Awarded a contract by the United States Department of Agriculture for storing cheese, Hansen Storage Company quickly converts one end of the Wauwatosa facility into a 75,000 square foot refrigerated warehouse. Encouraged by the success of the refrigeration conversion, the company cools the eastern section of the same building for other customers.
First freezer space for meat storage is installed to better serve longtime customer, Kohl's supermarkets.
Perishable commodity management helps customers fulfill small size orders. Hansen Storage Company employees pick, process and ship items from a large and diverse inventory base held in one of Hansen's warehouses.
Hansen Storage Company acquires Wisconsin General Cartage, a fast-growing common carrier. This allows the company to offer warehouse dockage for truck and rail where freight could be transferred directly to customers. By bypassing storage, the service appeals to manufacturers and suppliers who schedule production based on "just-in-time" deliveries.
Ted chairs his last board meeting and reminds everyone of the company's guiding principles: avoid debt, choose good employees, give value to customers and act honorably. He dies two months later, having dedicated 60 years to the growth and development of the company.
2000 and beyond
Traditional warehousing is waning at the close of the 20th century.
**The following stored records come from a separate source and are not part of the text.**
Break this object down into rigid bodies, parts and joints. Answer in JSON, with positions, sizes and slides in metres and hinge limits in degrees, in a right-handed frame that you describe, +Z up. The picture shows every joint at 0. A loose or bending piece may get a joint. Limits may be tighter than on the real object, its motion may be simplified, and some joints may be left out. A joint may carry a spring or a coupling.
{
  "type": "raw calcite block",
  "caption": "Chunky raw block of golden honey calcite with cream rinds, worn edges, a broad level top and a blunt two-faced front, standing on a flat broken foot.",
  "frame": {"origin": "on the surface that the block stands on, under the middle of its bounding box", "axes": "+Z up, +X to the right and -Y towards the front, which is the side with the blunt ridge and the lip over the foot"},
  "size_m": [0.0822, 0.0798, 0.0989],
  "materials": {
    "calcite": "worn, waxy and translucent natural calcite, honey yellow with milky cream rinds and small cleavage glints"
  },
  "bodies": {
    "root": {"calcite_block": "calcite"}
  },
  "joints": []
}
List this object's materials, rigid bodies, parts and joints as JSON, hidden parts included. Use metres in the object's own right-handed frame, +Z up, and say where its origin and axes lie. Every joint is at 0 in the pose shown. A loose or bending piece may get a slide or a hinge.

Industry could no longer afford to produce and store large inventories that could become obsolete or spoil. Goods had to remain in motion along the supply/distribution chain rather than sitting idle on pallets. Reflecting on these trends, Bill conceives a strategy to retain warehousing and distribution and also add built-to-suit warehouses for lease.
As it exists today, Hansen Storage Company would not be recognizable by its founder. At critical junctures in its history, company leadership had the will to reinvent the company into a newer, more viable enterprise. The platform may continue to evolve, but principles of integrity and customer service will remain constant.